▶ **DIRECTION**: Repeat the listing in full, word for word.

[Extracted data entries]
--- begin ---
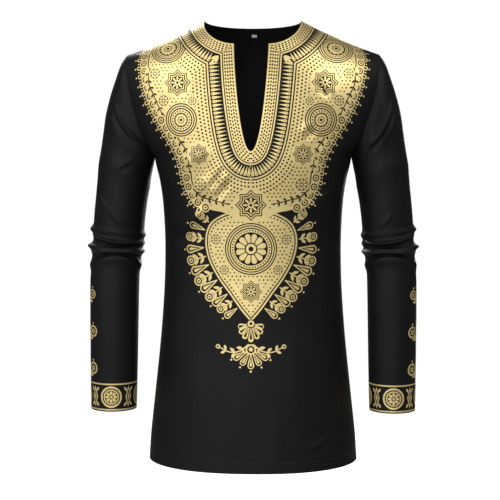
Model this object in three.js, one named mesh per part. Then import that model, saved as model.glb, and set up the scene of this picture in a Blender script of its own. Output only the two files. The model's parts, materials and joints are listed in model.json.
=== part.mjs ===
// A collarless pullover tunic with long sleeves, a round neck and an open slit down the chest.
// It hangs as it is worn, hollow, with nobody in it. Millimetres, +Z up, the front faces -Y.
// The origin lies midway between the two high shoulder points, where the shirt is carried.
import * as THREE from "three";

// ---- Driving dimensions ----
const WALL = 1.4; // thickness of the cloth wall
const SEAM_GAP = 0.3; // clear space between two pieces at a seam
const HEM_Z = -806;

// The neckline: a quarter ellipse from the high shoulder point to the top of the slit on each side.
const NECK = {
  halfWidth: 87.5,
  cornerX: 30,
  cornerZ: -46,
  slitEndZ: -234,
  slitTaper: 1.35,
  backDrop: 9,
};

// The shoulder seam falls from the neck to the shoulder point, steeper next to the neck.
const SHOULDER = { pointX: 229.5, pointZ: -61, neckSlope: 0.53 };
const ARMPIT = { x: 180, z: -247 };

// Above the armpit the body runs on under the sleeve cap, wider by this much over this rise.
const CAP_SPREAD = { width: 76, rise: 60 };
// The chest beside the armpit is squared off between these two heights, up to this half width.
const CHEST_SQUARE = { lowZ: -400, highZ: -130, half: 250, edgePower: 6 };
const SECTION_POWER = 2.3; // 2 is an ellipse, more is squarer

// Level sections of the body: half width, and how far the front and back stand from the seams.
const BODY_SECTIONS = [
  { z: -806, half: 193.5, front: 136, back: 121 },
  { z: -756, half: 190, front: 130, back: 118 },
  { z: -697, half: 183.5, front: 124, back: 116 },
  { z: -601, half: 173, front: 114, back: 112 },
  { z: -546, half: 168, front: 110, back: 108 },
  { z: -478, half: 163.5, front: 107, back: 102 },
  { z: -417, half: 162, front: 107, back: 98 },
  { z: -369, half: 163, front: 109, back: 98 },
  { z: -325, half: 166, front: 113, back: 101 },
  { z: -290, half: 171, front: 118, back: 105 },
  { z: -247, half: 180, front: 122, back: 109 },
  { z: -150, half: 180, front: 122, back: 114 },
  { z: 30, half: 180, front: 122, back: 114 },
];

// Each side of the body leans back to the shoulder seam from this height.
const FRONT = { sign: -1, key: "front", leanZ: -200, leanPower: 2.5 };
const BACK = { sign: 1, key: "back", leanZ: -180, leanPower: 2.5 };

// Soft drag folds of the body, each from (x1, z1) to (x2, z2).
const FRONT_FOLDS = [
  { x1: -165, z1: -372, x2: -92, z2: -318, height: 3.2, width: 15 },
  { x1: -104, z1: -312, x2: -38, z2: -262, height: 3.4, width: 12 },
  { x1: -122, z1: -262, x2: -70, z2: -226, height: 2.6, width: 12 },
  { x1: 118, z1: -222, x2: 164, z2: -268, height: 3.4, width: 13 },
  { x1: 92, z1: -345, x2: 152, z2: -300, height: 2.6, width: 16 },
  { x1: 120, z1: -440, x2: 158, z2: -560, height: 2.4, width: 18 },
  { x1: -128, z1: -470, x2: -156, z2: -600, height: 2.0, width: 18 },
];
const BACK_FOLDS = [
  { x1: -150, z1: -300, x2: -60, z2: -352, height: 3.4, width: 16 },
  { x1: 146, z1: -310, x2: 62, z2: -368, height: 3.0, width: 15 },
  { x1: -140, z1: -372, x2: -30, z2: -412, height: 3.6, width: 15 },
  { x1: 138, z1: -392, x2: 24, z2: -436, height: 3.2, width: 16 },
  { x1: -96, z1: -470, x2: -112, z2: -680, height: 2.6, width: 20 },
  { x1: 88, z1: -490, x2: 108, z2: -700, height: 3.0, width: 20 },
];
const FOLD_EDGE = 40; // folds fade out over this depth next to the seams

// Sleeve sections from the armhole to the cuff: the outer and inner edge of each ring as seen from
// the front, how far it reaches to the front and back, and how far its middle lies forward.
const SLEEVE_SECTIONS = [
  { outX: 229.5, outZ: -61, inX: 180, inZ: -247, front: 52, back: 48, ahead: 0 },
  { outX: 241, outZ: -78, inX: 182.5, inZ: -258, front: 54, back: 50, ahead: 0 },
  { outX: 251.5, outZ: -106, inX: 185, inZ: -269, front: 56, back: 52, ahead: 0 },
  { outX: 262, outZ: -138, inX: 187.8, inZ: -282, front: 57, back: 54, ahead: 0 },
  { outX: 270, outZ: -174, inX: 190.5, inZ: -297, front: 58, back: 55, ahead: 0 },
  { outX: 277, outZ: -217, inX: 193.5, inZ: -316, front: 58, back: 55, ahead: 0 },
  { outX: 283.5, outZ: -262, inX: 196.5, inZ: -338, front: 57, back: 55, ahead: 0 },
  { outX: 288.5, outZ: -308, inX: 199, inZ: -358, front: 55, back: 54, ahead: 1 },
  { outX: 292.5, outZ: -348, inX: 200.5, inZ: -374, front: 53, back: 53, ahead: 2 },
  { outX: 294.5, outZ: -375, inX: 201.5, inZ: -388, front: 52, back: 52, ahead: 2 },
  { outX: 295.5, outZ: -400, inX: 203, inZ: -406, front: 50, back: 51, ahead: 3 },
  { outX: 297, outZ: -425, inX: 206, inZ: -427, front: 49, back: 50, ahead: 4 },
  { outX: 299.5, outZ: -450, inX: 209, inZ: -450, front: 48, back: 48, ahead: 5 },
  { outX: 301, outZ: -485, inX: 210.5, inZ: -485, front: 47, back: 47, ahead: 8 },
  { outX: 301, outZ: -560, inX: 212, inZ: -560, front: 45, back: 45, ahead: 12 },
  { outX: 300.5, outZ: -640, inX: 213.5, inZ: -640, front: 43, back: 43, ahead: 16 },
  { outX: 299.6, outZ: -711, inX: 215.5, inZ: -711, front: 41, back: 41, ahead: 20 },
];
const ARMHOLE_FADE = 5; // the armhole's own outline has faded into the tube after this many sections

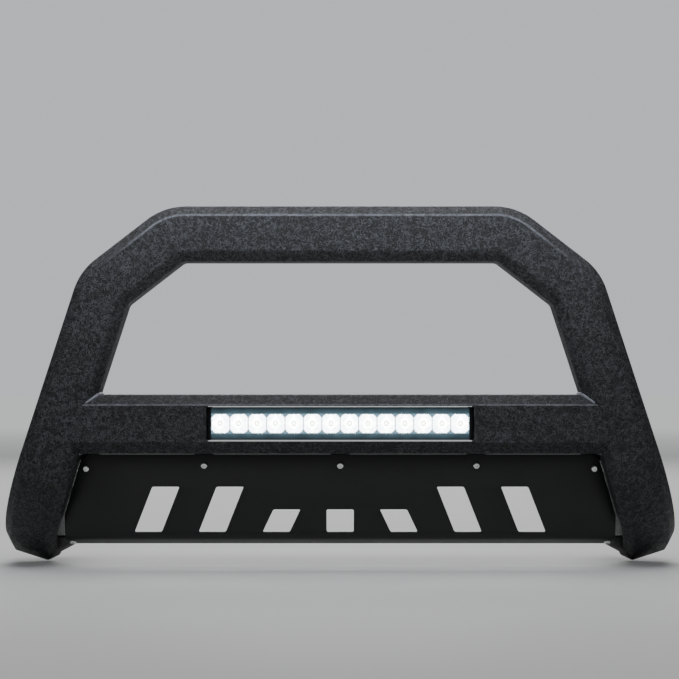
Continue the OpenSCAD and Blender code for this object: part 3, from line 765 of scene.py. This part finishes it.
--- end ---
▶ **SOLUTION**:
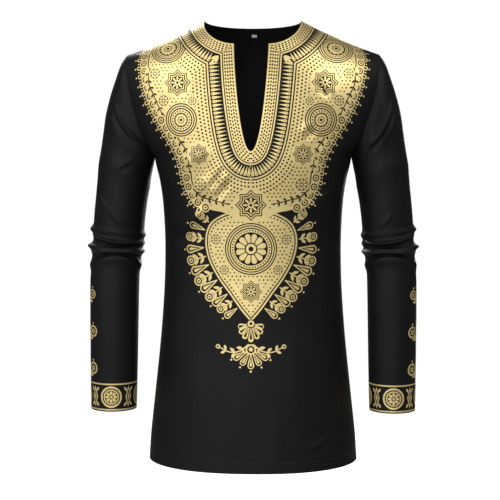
Model this object in three.js, one named mesh per part. Then import that model, saved as model.glb, and set up the scene of this picture in a Blender script of its own. Output only the two files. The model's parts, materials and joints are listed in model.json.
=== part.mjs ===
// A collarless pullover tunic with long sleeves, a round neck and an open slit down the chest.
// It hangs as it is worn, hollow, with nobody in it. Millimetres, +Z up, the front faces -Y.
// The origin lies midway between the two high shoulder points, where the shirt is carried.
import * as THREE from "three";

// ---- Driving dimensions ----
const WALL = 1.4; // thickness of the cloth wall
const SEAM_GAP = 0.3; // clear space between two pieces at a seam
const HEM_Z = -806;

// The neckline: a quarter ellipse from the high shoulder point to the top of the slit on each side.
const NECK = {
  halfWidth: 87.5,
  cornerX: 30,
  cornerZ: -46,
  slitEndZ: -234,
  slitTaper: 1.35,
  backDrop: 9,
};

// The shoulder seam falls from the neck to the shoulder point, steeper next to the neck.
const SHOULDER = { pointX: 229.5, pointZ: -61, neckSlope: 0.53 };
const ARMPIT = { x: 180, z: -247 };

// Above the armpit the body runs on under the sleeve cap, wider by this much over this rise.
const CAP_SPREAD = { width: 76, rise: 60 };
// The chest beside the armpit is squared off between these two heights, up to this half width.
const CHEST_SQUARE = { lowZ: -400, highZ: -130, half: 250, edgePower: 6 };
const SECTION_POWER = 2.3; // 2 is an ellipse, more is squarer

// Level sections of the body: half width, and how far the front and back stand from the seams.
const BODY_SECTIONS = [
  { z: -806, half: 193.5, front: 136, back: 121 },
  { z: -756, half: 190, front: 130, back: 118 },
  { z: -697, half: 183.5, front: 124, back: 116 },
  { z: -601, half: 173, front: 114, back: 112 },
  { z: -546, half: 168, front: 110, back: 108 },
  { z: -478, half: 163.5, front: 107, back: 102 },
  { z: -417, half: 162, front: 107, back: 98 },
  { z: -369, half: 163, front: 109, back: 98 },
  { z: -325, half: 166, front: 113, back: 101 },
  { z: -290, half: 171, front: 118, back: 105 },
  { z: -247, half: 180, front: 122, back: 109 },
  { z: -150, half: 180, front: 122, back: 114 },
  { z: 30, half: 180, front: 122, back: 114 },
];

// Each side of the body leans back to the shoulder seam from this height.
const FRONT = { sign: -1, key: "front", leanZ: -200, leanPower: 2.5 };
const BACK = { sign: 1, key: "back", leanZ: -180, leanPower: 2.5 };

// Soft drag folds of the body, each from (x1, z1) to (x2, z2).
const FRONT_FOLDS = [
  { x1: -165, z1: -372, x2: -92, z2: -318, height: 3.2, width: 15 },
  { x1: -104, z1: -312, x2: -38, z2: -262, height: 3.4, width: 12 },
  { x1: -122, z1: -262, x2: -70, z2: -226, height: 2.6, width: 12 },
  { x1: 118, z1: -222, x2: 164, z2: -268, height: 3.4, width: 13 },
  { x1: 92, z1: -345, x2: 152, z2: -300, height: 2.6, width: 16 },
  { x1: 120, z1: -440, x2: 158, z2: -560, height: 2.4, width: 18 },
  { x1: -128, z1: -470, x2: -156, z2: -600, height: 2.0, width: 18 },
];
const BACK_FOLDS = [
  { x1: -150, z1: -300, x2: -60, z2: -352, height: 3.4, width: 16 },
  { x1: 146, z1: -310, x2: 62, z2: -368, height: 3.0, width: 15 },
  { x1: -140, z1: -372, x2: -30, z2: -412, height: 3.6, width: 15 },
  { x1: 138, z1: -392, x2: 24, z2: -436, height: 3.2, width: 16 },
  { x1: -96, z1: -470, x2: -112, z2: -680, height: 2.6, width: 20 },
  { x1: 88, z1: -490, x2: 108, z2: -700, height: 3.0, width: 20 },
];
const FOLD_EDGE = 40; // folds fade out over this depth next to the seams

// Sleeve sections from the armhole to the cuff: the outer and inner edge of each ring as seen from
// the front, how far it reaches to the front and back, and how far its middle lies forward.
const SLEEVE_SECTIONS = [
  { outX: 229.5, outZ: -61, inX: 180, inZ: -247, front: 52, back: 48, ahead: 0 },
  { outX: 241, outZ: -78, inX: 182.5, inZ: -258, front: 54, back: 50, ahead: 0 },
  { outX: 251.5, outZ: -106, inX: 185, inZ: -269, front: 56, back: 52, ahead: 0 },
  { outX: 262, outZ: -138, inX: 187.8, inZ: -282, front: 57, back: 54, ahead: 0 },
  { outX: 270, outZ: -174, inX: 190.5, inZ: -297, front: 58, back: 55, ahead: 0 },
  { outX: 277, outZ: -217, inX: 193.5, inZ: -316, front: 58, back: 55, ahead: 0 },
  { outX: 283.5, outZ: -262, inX: 196.5, inZ: -338, front: 57, back: 55, ahead: 0 },
  { outX: 288.5, outZ: -308, inX: 199, inZ: -358, front: 55, back: 54, ahead: 1 },
  { outX: 292.5, outZ: -348, inX: 200.5, inZ: -374, front: 53, back: 53, ahead: 2 },
  { outX: 294.5, outZ: -375, inX: 201.5, inZ: -388, front: 52, back: 52, ahead: 2 },
  { outX: 295.5, outZ: -400, inX: 203, inZ: -406, front: 50, back: 51, ahead: 3 },
  { outX: 297, outZ: -425, inX: 206, inZ: -427, front: 49, back: 50, ahead: 4 },
  { outX: 299.5, outZ: -450, inX: 209, inZ: -450, front: 48, back: 48, ahead: 5 },
  { outX: 301, outZ: -485, inX: 210.5, inZ: -485, front: 47, back: 47, ahead: 8 },
  { outX: 301, outZ: -560, inX: 212, inZ: -560, front: 45, back: 45, ahead: 12 },
  { outX: 300.5, outZ: -640, inX: 213.5, inZ: -640, front: 43, back: 43, ahead: 16 },
  { outX: 299.6, outZ: -711, inX: 215.5, inZ: -711, front: 41, back: 41, ahead: 20 },
];
const ARMHOLE_FADE = 5; // the armhole's own outline has faded into the tube after this many sections

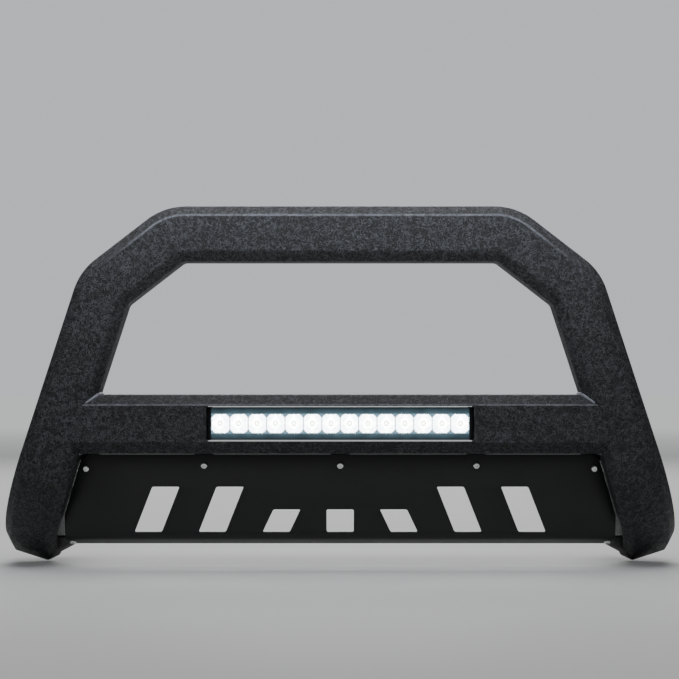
Continue the OpenSCAD and Blender code for this object: part 3, from line 765 of scene.py. This part finishes it.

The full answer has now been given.